| Task details |
Everything from the first line to the line containing "const REST_MARGIN = 12;" is to be repeated exactly; nothing past it.

| Data to process |
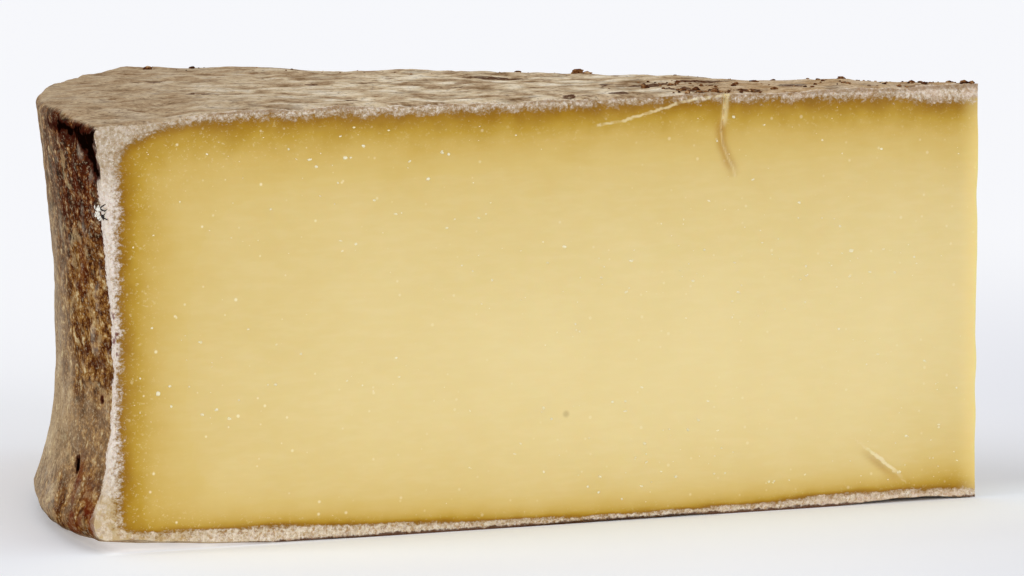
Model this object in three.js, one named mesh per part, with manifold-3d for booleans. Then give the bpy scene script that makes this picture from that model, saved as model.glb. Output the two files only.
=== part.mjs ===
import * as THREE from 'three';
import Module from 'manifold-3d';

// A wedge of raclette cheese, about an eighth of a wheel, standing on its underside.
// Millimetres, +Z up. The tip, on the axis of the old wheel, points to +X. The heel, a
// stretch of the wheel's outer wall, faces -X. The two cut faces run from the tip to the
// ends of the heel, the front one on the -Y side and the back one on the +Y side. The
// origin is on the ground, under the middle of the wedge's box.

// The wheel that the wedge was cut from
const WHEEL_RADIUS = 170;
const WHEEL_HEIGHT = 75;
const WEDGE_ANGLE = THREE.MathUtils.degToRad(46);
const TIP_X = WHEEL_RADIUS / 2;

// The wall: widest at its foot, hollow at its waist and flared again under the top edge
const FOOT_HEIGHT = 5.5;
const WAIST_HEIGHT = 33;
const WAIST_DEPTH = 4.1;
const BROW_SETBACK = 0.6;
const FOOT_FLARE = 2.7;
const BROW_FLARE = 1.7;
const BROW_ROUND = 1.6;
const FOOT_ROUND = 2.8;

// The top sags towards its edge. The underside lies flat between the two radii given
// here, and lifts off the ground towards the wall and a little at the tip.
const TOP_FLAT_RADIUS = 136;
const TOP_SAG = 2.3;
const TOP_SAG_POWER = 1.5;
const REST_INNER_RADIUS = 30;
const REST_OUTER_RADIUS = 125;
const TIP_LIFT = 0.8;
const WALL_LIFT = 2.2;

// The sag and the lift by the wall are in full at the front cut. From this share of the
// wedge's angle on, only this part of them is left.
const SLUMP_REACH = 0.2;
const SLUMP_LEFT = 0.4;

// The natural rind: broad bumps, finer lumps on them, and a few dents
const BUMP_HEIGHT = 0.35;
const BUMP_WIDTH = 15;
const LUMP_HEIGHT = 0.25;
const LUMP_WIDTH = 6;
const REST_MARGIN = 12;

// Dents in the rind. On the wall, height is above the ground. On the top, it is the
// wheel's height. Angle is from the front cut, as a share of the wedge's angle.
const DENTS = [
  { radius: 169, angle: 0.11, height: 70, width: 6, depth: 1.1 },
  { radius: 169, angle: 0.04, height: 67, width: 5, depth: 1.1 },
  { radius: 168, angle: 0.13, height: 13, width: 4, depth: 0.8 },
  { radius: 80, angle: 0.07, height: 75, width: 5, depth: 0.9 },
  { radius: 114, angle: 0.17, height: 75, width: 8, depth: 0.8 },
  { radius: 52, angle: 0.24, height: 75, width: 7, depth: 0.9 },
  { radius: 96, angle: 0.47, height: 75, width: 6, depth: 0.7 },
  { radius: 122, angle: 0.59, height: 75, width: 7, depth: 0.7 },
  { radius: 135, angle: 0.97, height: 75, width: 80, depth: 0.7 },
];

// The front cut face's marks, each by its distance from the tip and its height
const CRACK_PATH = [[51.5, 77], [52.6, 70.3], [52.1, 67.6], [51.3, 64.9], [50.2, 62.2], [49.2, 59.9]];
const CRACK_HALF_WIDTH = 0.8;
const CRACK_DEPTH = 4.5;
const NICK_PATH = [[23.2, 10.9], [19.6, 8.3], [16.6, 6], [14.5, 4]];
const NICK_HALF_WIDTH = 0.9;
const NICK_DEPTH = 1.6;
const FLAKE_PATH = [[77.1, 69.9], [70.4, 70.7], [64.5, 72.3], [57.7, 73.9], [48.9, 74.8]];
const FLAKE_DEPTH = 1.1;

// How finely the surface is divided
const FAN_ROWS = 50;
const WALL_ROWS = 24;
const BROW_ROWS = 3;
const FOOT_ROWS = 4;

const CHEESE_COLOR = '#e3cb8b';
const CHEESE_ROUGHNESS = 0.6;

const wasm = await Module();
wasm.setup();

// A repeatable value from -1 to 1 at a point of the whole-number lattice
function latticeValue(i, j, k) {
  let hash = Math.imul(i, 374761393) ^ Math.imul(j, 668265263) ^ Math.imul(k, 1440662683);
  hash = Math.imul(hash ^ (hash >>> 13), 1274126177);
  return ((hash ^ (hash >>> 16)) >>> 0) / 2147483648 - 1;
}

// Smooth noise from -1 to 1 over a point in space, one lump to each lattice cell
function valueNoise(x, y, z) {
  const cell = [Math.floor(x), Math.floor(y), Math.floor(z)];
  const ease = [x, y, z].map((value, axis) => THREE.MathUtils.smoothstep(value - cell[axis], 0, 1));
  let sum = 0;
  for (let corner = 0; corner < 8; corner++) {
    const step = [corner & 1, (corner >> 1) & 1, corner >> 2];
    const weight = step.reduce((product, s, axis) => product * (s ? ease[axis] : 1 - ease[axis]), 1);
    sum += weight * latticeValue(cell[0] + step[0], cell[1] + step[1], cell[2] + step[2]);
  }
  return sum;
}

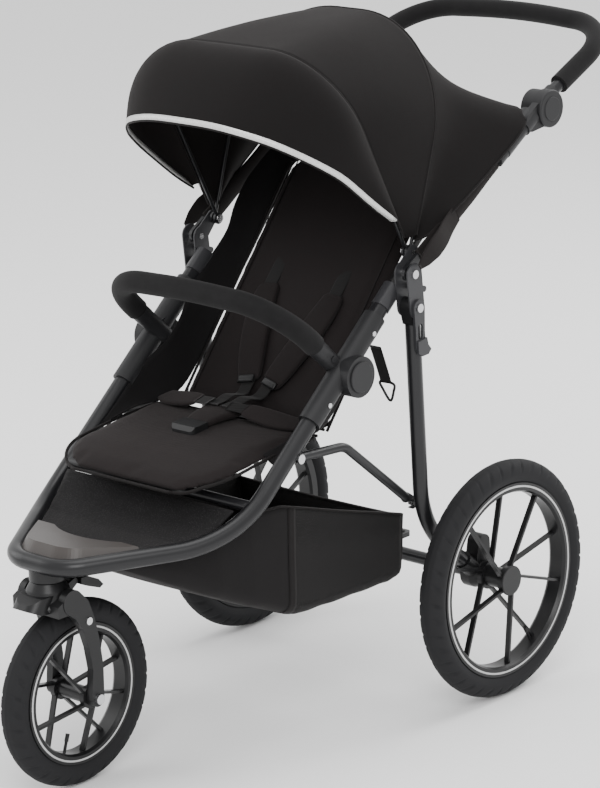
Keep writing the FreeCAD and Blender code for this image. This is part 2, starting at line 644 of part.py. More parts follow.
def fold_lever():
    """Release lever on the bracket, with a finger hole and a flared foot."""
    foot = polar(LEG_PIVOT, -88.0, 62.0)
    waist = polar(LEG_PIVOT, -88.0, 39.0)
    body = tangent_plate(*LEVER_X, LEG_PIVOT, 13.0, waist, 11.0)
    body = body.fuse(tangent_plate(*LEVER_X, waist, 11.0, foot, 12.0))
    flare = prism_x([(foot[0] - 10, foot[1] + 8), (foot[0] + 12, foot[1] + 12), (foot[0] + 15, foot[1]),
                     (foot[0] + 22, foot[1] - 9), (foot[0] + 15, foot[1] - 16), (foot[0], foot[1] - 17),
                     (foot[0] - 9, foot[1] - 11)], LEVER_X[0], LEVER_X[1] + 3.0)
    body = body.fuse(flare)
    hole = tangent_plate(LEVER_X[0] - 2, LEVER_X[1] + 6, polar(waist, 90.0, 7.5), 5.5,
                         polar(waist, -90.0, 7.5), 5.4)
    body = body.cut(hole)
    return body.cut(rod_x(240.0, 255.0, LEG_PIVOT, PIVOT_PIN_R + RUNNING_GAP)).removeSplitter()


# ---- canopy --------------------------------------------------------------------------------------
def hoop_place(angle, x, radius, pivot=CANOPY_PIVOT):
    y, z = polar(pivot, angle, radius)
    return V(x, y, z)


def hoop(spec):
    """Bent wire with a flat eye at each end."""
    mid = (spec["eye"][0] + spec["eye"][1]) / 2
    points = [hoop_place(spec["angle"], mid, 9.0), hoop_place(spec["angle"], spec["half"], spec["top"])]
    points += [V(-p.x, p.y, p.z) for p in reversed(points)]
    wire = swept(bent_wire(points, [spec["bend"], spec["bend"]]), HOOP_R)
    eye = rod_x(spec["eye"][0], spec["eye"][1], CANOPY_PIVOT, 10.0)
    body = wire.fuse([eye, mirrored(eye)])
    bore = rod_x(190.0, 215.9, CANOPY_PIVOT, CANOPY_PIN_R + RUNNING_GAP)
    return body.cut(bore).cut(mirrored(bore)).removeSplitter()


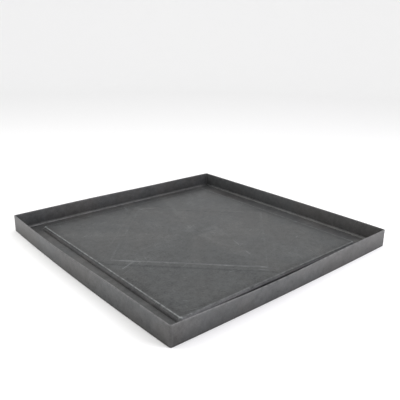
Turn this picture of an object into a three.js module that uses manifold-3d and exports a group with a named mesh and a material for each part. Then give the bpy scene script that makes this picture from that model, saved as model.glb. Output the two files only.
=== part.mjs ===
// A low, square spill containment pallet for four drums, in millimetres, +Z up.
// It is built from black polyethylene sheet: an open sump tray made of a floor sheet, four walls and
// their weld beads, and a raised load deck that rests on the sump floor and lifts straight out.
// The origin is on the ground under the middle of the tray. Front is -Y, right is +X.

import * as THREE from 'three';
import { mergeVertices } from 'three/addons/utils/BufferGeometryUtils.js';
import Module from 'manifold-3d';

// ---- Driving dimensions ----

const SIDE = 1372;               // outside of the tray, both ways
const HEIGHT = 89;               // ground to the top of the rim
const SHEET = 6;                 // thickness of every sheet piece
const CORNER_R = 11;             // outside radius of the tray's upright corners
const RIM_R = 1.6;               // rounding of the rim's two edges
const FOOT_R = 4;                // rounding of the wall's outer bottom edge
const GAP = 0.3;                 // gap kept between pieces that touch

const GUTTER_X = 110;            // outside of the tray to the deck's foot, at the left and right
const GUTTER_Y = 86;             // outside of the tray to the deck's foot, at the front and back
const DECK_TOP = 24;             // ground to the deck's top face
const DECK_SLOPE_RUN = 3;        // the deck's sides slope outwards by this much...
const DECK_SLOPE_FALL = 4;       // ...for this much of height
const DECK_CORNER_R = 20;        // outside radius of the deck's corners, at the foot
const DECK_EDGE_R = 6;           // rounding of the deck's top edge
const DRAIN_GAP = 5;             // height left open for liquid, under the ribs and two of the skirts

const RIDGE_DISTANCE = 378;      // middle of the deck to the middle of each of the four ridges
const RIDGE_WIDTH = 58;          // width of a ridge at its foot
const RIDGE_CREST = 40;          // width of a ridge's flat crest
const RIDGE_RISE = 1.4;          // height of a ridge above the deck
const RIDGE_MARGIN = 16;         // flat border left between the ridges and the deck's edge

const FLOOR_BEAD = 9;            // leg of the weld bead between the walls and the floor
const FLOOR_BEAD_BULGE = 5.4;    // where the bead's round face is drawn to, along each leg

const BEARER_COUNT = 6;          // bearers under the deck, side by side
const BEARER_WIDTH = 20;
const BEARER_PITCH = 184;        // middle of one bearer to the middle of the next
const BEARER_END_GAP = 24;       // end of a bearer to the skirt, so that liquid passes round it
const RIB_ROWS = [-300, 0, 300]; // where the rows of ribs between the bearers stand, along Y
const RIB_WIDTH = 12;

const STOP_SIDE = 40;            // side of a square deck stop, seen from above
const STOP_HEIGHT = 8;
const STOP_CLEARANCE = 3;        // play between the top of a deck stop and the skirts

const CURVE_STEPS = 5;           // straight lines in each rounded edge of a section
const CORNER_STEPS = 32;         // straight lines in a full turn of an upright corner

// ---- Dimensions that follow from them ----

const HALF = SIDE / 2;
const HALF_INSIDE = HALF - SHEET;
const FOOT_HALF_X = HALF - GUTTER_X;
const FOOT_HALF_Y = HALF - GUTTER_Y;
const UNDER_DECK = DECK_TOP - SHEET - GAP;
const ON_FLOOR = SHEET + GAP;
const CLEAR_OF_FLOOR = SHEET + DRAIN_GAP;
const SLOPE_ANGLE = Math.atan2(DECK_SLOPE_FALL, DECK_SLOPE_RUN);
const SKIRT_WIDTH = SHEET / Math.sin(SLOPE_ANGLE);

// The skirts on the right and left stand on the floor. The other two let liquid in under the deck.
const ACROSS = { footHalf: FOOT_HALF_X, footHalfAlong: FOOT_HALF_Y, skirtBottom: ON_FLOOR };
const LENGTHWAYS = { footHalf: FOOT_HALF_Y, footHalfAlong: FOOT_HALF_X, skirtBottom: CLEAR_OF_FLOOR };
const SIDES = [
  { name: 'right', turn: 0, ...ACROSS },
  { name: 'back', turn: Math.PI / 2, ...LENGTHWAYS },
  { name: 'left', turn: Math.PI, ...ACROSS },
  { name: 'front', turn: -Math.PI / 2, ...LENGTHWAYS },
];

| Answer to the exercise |
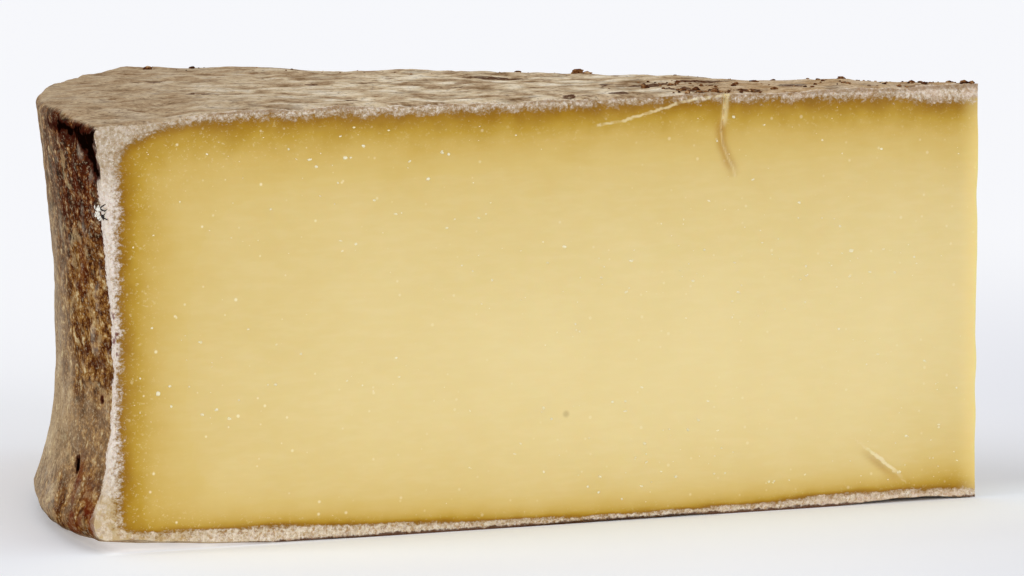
Model this object in three.js, one named mesh per part, with manifold-3d for booleans. Then give the bpy scene script that makes this picture from that model, saved as model.glb. Output the two files only.
=== part.mjs ===
import * as THREE from 'three';
import Module from 'manifold-3d';

// A wedge of raclette cheese, about an eighth of a wheel, standing on its underside.
// Millimetres, +Z up. The tip, on the axis of the old wheel, points to +X. The heel, a
// stretch of the wheel's outer wall, faces -X. The two cut faces run from the tip to the
// ends of the heel, the front one on the -Y side and the back one on the +Y side. The
// origin is on the ground, under the middle of the wedge's box.

// The wheel that the wedge was cut from
const WHEEL_RADIUS = 170;
const WHEEL_HEIGHT = 75;
const WEDGE_ANGLE = THREE.MathUtils.degToRad(46);
const TIP_X = WHEEL_RADIUS / 2;

// The wall: widest at its foot, hollow at its waist and flared again under the top edge
const FOOT_HEIGHT = 5.5;
const WAIST_HEIGHT = 33;
const WAIST_DEPTH = 4.1;
const BROW_SETBACK = 0.6;
const FOOT_FLARE = 2.7;
const BROW_FLARE = 1.7;
const BROW_ROUND = 1.6;
const FOOT_ROUND = 2.8;

// The top sags towards its edge. The underside lies flat between the two radii given
// here, and lifts off the ground towards the wall and a little at the tip.
const TOP_FLAT_RADIUS = 136;
const TOP_SAG = 2.3;
const TOP_SAG_POWER = 1.5;
const REST_INNER_RADIUS = 30;
const REST_OUTER_RADIUS = 125;
const TIP_LIFT = 0.8;
const WALL_LIFT = 2.2;

// The sag and the lift by the wall are in full at the front cut. From this share of the
// wedge's angle on, only this part of them is left.
const SLUMP_REACH = 0.2;
const SLUMP_LEFT = 0.4;

// The natural rind: broad bumps, finer lumps on them, and a few dents
const BUMP_HEIGHT = 0.35;
const BUMP_WIDTH = 15;
const LUMP_HEIGHT = 0.25;
const LUMP_WIDTH = 6;
const REST_MARGIN = 12;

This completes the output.